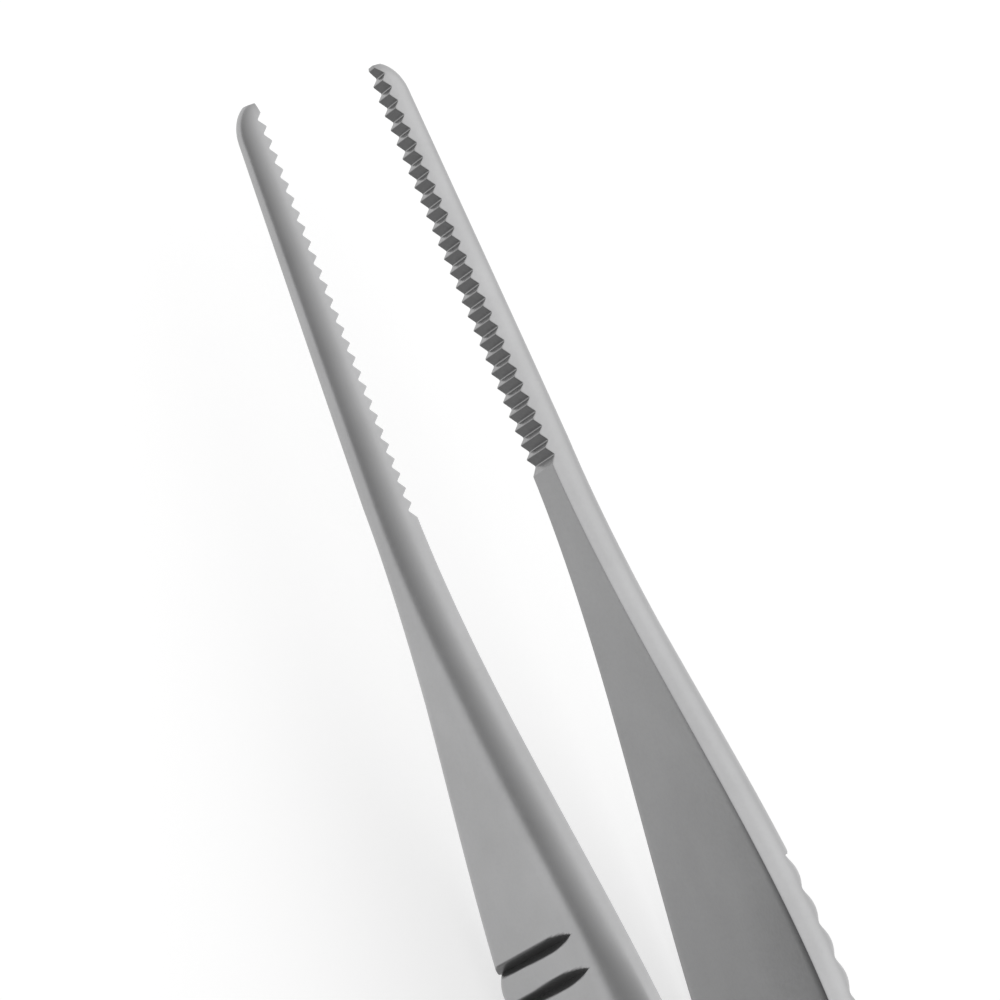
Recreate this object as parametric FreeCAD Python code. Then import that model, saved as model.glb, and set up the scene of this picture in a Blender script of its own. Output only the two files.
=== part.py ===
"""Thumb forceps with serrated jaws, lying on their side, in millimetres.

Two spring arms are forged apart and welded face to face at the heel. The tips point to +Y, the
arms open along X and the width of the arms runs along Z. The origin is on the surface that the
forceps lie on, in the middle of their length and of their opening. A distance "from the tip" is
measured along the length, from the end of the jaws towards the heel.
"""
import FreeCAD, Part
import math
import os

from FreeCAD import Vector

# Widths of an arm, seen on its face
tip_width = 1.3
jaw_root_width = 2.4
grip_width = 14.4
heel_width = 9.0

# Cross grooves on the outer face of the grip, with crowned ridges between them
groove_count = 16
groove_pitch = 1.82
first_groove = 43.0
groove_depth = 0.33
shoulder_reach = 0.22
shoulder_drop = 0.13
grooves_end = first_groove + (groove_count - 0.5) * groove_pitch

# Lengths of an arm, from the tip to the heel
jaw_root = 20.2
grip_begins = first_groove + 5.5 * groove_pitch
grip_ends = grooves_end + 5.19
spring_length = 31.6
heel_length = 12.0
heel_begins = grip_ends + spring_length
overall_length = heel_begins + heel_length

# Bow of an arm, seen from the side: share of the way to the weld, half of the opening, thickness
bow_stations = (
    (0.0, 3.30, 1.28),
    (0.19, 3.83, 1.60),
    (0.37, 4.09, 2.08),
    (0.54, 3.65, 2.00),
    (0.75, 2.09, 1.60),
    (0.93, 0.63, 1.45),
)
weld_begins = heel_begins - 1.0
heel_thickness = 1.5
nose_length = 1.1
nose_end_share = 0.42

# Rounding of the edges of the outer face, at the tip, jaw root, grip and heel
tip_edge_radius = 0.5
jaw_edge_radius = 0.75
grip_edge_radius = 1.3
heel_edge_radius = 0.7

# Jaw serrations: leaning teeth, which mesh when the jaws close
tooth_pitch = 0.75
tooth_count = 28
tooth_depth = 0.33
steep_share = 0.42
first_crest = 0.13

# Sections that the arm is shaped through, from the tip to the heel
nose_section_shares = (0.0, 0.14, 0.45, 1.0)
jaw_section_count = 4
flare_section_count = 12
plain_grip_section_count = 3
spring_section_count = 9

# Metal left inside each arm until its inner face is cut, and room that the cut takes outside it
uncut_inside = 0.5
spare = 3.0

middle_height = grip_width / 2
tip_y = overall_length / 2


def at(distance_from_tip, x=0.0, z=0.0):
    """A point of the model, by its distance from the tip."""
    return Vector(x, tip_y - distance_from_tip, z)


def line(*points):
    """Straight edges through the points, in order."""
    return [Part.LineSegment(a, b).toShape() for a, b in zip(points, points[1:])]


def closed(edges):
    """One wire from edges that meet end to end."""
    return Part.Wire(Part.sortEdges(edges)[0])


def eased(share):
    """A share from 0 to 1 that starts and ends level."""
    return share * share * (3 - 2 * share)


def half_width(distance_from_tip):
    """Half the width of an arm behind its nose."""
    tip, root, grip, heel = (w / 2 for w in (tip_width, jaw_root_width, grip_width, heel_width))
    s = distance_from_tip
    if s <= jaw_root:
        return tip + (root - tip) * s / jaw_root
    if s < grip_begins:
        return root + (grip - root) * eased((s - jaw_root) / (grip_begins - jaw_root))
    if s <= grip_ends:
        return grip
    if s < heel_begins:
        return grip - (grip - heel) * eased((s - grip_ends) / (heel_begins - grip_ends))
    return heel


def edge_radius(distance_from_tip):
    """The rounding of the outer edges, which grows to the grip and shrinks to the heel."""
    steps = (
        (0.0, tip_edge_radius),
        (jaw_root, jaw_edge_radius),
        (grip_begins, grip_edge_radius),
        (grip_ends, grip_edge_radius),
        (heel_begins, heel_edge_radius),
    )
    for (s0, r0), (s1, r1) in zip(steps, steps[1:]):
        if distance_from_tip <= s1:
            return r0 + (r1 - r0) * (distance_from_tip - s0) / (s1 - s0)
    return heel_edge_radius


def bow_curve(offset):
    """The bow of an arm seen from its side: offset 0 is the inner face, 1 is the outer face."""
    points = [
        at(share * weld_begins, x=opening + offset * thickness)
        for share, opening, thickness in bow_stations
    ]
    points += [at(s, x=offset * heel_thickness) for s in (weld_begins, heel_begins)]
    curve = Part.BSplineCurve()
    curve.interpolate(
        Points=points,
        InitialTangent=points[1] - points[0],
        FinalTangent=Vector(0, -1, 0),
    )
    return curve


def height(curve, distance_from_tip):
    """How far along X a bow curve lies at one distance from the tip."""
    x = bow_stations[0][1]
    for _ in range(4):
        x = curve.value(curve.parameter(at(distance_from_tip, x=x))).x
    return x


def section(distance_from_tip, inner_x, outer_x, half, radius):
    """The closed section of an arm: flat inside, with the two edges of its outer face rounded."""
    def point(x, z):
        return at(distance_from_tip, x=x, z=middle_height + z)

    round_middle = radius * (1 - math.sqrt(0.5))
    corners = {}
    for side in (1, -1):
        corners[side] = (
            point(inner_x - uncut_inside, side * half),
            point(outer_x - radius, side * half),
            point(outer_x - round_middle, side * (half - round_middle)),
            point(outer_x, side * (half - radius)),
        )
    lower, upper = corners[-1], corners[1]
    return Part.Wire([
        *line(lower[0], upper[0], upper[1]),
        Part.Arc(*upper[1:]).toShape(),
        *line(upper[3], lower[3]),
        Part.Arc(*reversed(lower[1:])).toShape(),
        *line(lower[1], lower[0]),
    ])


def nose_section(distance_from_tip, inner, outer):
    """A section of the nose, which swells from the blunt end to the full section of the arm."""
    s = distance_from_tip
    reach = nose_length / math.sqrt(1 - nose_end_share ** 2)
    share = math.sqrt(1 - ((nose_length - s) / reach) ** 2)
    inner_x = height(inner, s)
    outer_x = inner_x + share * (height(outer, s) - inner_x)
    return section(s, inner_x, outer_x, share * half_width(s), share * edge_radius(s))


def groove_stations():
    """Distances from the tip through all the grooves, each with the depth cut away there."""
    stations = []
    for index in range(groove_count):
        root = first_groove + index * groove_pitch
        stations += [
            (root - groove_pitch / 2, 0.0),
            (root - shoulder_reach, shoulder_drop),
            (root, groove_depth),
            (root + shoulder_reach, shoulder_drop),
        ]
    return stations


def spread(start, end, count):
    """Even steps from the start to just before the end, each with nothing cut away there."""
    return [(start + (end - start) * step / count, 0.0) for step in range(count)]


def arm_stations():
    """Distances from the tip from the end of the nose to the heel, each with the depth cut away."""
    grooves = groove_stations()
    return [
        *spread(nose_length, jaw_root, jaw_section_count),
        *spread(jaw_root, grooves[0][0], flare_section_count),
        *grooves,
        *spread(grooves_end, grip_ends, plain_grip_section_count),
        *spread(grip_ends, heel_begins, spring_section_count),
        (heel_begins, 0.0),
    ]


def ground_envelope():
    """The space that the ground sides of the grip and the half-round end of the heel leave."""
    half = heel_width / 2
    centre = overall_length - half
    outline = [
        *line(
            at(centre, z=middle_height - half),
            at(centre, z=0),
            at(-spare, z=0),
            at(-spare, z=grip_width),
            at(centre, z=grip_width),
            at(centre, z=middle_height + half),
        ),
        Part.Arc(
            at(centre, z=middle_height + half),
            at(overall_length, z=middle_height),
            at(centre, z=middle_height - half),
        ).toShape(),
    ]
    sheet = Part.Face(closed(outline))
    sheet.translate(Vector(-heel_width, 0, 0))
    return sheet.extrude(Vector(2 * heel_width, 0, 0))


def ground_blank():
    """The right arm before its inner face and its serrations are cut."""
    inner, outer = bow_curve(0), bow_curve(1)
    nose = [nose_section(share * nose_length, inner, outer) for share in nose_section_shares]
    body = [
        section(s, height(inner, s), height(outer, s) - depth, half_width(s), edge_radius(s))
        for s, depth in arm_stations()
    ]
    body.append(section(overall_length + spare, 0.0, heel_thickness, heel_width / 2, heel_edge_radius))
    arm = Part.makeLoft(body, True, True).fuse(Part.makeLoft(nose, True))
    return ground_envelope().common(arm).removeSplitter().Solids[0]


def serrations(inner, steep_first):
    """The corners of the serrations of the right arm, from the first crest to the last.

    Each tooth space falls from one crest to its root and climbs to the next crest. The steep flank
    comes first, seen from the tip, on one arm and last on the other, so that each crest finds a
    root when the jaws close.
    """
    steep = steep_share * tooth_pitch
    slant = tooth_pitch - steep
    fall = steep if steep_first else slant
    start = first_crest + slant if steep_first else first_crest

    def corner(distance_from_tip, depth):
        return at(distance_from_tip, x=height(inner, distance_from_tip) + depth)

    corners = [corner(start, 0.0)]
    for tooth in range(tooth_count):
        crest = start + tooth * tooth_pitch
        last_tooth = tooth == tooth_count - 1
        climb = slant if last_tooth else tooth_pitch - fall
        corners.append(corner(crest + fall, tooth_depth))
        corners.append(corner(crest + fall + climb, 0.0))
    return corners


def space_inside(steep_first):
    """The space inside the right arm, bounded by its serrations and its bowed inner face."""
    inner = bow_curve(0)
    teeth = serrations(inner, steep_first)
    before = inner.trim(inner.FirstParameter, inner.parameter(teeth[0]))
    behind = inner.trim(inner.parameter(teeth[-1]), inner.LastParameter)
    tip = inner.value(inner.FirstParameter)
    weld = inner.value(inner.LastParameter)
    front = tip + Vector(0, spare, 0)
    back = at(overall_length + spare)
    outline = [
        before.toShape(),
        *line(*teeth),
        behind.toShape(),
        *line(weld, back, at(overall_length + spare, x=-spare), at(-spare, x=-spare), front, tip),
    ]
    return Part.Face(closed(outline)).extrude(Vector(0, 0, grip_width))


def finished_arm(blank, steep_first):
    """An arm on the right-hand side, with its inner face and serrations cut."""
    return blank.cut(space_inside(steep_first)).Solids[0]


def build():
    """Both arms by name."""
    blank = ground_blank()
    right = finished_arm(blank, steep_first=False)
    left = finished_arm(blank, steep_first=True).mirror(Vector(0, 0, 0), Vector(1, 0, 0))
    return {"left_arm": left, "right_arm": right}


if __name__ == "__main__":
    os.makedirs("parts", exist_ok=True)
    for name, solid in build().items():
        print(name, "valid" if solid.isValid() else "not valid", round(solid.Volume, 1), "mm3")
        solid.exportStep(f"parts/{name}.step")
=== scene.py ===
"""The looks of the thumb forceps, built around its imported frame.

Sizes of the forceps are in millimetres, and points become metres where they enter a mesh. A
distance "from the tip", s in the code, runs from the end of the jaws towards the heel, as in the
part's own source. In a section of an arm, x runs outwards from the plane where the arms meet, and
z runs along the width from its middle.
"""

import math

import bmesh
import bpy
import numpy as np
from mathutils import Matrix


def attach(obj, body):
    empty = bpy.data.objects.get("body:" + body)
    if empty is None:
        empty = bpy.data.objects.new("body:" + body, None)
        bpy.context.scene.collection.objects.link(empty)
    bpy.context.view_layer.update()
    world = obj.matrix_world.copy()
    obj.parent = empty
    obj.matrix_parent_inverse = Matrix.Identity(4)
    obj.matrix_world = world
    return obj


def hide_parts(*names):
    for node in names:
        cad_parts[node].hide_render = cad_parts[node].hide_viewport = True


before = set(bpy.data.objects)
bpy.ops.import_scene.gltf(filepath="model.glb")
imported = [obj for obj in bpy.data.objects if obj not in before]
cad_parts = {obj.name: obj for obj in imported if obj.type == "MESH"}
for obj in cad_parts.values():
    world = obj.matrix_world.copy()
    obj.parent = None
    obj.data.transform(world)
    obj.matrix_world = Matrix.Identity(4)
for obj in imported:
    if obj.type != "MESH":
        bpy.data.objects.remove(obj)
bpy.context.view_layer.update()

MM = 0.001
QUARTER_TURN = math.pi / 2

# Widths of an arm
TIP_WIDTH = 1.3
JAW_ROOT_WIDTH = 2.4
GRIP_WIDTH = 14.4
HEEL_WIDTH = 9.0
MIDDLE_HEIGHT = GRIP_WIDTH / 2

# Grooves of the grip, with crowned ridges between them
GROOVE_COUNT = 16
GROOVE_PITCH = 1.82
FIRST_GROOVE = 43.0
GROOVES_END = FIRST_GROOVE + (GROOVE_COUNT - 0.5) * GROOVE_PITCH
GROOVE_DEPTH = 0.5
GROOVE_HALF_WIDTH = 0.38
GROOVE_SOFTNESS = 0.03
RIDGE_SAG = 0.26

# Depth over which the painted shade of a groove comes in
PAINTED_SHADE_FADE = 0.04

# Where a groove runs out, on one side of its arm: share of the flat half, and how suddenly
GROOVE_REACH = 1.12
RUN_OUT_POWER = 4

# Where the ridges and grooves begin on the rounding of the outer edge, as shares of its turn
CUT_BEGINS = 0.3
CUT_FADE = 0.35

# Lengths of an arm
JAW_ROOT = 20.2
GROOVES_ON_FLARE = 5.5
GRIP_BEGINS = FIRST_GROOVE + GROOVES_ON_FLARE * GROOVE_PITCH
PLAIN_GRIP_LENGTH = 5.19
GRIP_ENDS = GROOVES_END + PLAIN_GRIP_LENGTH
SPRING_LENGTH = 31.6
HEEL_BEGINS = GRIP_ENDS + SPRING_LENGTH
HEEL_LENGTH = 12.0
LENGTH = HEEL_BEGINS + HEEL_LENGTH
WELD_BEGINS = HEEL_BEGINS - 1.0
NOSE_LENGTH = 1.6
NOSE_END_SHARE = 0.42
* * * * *
What is required »
Nothing but the lines from the one with "back = at(overall_length + spare)" to the one with "obj.parent = empty" should be echoed, both of them included, exactly as written.

Completed task »
    back = at(overall_length + spare)
    outline = [
        before.toShape(),
        *line(*teeth),
        behind.toShape(),
        *line(weld, back, at(overall_length + spare, x=-spare), at(-spare, x=-spare), front, tip),
    ]
    return Part.Face(closed(outline)).extrude(Vector(0, 0, grip_width))


def finished_arm(blank, steep_first):
    """An arm on the right-hand side, with its inner face and serrations cut."""
    return blank.cut(space_inside(steep_first)).Solids[0]


def build():
    """Both arms by name."""
    blank = ground_blank()
    right = finished_arm(blank, steep_first=False)
    left = finished_arm(blank, steep_first=True).mirror(Vector(0, 0, 0), Vector(1, 0, 0))
    return {"left_arm": left, "right_arm": right}


if __name__ == "__main__":
    os.makedirs("parts", exist_ok=True)
    for name, solid in build().items():
        print(name, "valid" if solid.isValid() else "not valid", round(solid.Volume, 1), "mm3")
        solid.exportStep(f"parts/{name}.step")
=== scene.py ===
"""The looks of the thumb forceps, built around its imported frame.

Sizes of the forceps are in millimetres, and points become metres where they enter a mesh. A
distance "from the tip", s in the code, runs from the end of the jaws towards the heel, as in the
part's own source. In a section of an arm, x runs outwards from the plane where the arms meet, and
z runs along the width from its middle.
"""

import math

import bmesh
import bpy
import numpy as np
from mathutils import Matrix


def attach(obj, body):
    empty = bpy.data.objects.get("body:" + body)
    if empty is None:
        empty = bpy.data.objects.new("body:" + body, None)
        bpy.context.scene.collection.objects.link(empty)
    bpy.context.view_layer.update()
    world = obj.matrix_world.copy()
    obj.parent = empty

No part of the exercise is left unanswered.